High efficient single photon source based on photonic molecule with low tunneling strength containing a quantum dot

Abstract

Based on the quantum dot-photon molecular coupling system, we proposed an efficient and stable single photon source. The system uses photon molecules formed by the coupling of two optical microcavities A and B, one of which contains a quantum dot. The excitation laser act on the quantum dot in cavity A, and through the interaction between the light field in cavity A and cavity B, single photon is generated in cavity B and output extraction is performed therein. The system maintains good sub-Poisson characteristics over a wide range of dot-cavity coupling strength variation (0.25κ<g<κ) and at low cavity tunneling strength (J≧0.5κ) as well. It also has excellent robustness and is easy to construct. Under the optimal experimental parameters that can be realized, the zero-delay second-order correlation function g2(0) of the system can be as low as 10−5 with a relatively large intra cavity photon number.
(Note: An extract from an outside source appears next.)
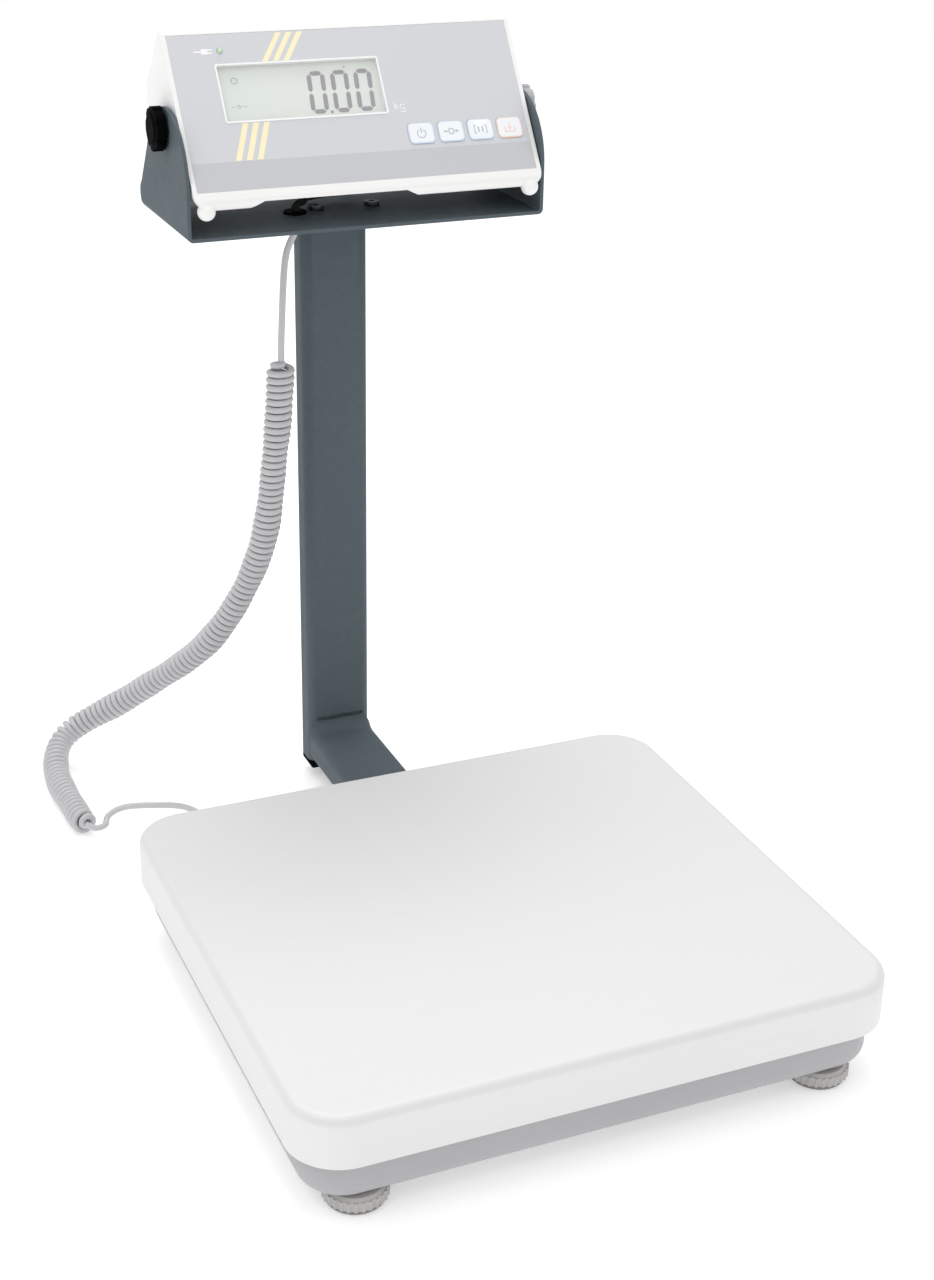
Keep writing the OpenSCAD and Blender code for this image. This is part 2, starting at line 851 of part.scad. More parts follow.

We theoretically explains the reason why the system produces sub-Poisson light, and analyzed the impact of system parameters change. Meanwhile, the system spatially separates the output light from the excitation light, making it easy to extract single photons, and has potential application value for easier integration. The model proposed in this paper will bring important guiding value to the efficient and integrated single photon sources in future quantum information processing.